[TO DO]:
Output the lines that follow exactly as they are.

·····

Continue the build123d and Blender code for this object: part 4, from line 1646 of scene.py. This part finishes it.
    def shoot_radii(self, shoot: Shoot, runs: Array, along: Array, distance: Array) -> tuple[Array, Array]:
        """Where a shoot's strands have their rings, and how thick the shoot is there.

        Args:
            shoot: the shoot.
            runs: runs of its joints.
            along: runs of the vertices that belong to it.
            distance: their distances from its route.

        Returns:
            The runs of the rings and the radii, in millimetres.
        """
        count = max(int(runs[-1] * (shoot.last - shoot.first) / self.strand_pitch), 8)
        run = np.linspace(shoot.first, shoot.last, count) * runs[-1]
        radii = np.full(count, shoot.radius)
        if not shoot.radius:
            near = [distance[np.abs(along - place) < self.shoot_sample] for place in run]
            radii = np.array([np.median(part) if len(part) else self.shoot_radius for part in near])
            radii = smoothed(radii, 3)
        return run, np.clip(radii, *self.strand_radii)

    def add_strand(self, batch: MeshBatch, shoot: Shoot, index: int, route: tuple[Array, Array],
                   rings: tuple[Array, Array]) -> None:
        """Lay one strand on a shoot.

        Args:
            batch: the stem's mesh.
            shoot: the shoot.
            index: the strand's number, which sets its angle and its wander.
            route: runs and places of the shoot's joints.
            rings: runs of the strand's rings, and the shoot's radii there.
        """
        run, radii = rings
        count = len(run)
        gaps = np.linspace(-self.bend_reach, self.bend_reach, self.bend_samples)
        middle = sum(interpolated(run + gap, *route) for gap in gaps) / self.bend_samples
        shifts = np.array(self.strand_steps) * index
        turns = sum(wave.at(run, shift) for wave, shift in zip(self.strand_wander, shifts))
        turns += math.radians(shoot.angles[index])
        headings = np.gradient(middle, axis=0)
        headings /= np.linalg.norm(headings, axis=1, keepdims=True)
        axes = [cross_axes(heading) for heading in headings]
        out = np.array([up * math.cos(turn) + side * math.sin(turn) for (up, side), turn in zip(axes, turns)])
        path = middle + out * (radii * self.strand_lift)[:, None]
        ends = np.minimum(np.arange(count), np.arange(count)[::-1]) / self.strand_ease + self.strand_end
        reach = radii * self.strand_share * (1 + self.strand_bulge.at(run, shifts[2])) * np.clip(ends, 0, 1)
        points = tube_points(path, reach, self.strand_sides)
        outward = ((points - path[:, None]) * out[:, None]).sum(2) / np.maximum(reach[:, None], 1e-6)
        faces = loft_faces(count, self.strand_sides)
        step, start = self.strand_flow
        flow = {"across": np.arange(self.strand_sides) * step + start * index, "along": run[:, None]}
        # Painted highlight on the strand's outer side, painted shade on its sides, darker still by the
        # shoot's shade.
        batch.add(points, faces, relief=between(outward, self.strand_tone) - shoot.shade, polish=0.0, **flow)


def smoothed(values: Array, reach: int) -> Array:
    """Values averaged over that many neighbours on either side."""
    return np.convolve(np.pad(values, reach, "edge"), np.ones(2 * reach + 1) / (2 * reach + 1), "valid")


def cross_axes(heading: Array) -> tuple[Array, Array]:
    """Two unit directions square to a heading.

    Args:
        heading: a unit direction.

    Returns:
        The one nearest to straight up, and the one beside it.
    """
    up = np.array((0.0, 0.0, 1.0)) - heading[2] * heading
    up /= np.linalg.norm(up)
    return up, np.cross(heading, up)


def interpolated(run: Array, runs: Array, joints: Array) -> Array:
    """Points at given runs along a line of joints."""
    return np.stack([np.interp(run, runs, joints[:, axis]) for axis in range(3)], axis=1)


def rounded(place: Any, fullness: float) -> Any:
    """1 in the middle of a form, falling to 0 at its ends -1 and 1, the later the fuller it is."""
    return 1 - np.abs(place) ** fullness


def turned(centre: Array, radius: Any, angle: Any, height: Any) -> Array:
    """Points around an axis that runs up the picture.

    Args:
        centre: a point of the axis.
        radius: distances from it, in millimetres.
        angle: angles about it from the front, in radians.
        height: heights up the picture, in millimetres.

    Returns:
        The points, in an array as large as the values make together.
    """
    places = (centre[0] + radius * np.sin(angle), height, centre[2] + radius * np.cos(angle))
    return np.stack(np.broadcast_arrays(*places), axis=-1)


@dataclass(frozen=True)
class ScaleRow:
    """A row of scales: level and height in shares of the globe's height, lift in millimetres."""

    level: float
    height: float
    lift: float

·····

[SOLUTION FOR THIS EXERCISE]:
Continue the build123d and Blender code for this object: part 4, from line 1646 of scene.py. This part finishes it.
    def shoot_radii(self, shoot: Shoot, runs: Array, along: Array, distance: Array) -> tuple[Array, Array]:
        """Where a shoot's strands have their rings, and how thick the shoot is there.

        Args:
            shoot: the shoot.
            runs: runs of its joints.
            along: runs of the vertices that belong to it.
            distance: their distances from its route.

        Returns:
            The runs of the rings and the radii, in millimetres.
        """
        count = max(int(runs[-1] * (shoot.last - shoot.first) / self.strand_pitch), 8)
        run = np.linspace(shoot.first, shoot.last, count) * runs[-1]
        radii = np.full(count, shoot.radius)
        if not shoot.radius:
            near = [distance[np.abs(along - place) < self.shoot_sample] for place in run]
            radii = np.array([np.median(part) if len(part) else self.shoot_radius for part in near])
            radii = smoothed(radii, 3)
        return run, np.clip(radii, *self.strand_radii)

    def add_strand(self, batch: MeshBatch, shoot: Shoot, index: int, route: tuple[Array, Array],
                   rings: tuple[Array, Array]) -> None:
        """Lay one strand on a shoot.

        Args:
            batch: the stem's mesh.
            shoot: the shoot.
            index: the strand's number, which sets its angle and its wander.
            route: runs and places of the shoot's joints.
            rings: runs of the strand's rings, and the shoot's radii there.
        """
        run, radii = rings
        count = len(run)
        gaps = np.linspace(-self.bend_reach, self.bend_reach, self.bend_samples)
        middle = sum(interpolated(run + gap, *route) for gap in gaps) / self.bend_samples
        shifts = np.array(self.strand_steps) * index
        turns = sum(wave.at(run, shift) for wave, shift in zip(self.strand_wander, shifts))
        turns += math.radians(shoot.angles[index])
        headings = np.gradient(middle, axis=0)
        headings /= np.linalg.norm(headings, axis=1, keepdims=True)
        axes = [cross_axes(heading) for heading in headings]
        out = np.array([up * math.cos(turn) + side * math.sin(turn) for (up, side), turn in zip(axes, turns)])
        path = middle + out * (radii * self.strand_lift)[:, None]
        ends = np.minimum(np.arange(count), np.arange(count)[::-1]) / self.strand_ease + self.strand_end
        reach = radii * self.strand_share * (1 + self.strand_bulge.at(run, shifts[2])) * np.clip(ends, 0, 1)
        points = tube_points(path, reach, self.strand_sides)
        outward = ((points - path[:, None]) * out[:, None]).sum(2) / np.maximum(reach[:, None], 1e-6)
        faces = loft_faces(count, self.strand_sides)
        step, start = self.strand_flow
        flow = {"across": np.arange(self.strand_sides) * step + start * index, "along": run[:, None]}
        # Painted highlight on the strand's outer side, painted shade on its sides, darker still by the
        # shoot's shade.
        batch.add(points, faces, relief=between(outward, self.strand_tone) - shoot.shade, polish=0.0, **flow)


def smoothed(values: Array, reach: int) -> Array:
    """Values averaged over that many neighbours on either side."""
    return np.convolve(np.pad(values, reach, "edge"), np.ones(2 * reach + 1) / (2 * reach + 1), "valid")


def cross_axes(heading: Array) -> tuple[Array, Array]:
    """Two unit directions square to a heading.

    Args:
        heading: a unit direction.

    Returns:
        The one nearest to straight up, and the one beside it.
    """
    up = np.array((0.0, 0.0, 1.0)) - heading[2] * heading
    up /= np.linalg.norm(up)
    return up, np.cross(heading, up)


def interpolated(run: Array, runs: Array, joints: Array) -> Array:
    """Points at given runs along a line of joints."""
    return np.stack([np.interp(run, runs, joints[:, axis]) for axis in range(3)], axis=1)


def rounded(place: Any, fullness: float) -> Any:
    """1 in the middle of a form, falling to 0 at its ends -1 and 1, the later the fuller it is."""
    return 1 - np.abs(place) ** fullness


def turned(centre: Array, radius: Any, angle: Any, height: Any) -> Array:
    """Points around an axis that runs up the picture.

    Args:
        centre: a point of the axis.
        radius: distances from it, in millimetres.
        angle: angles about it from the front, in radians.
        height: heights up the picture, in millimetres.

    Returns:
        The points, in an array as large as the values make together.
    """
    places = (centre[0] + radius * np.sin(angle), height, centre[2] + radius * np.cos(angle))
    return np.stack(np.broadcast_arrays(*places), axis=-1)


@dataclass(frozen=True)
class ScaleRow:
    """A row of scales: level and height in shares of the globe's height, lift in millimetres."""

    level: float
    height: float
    lift: float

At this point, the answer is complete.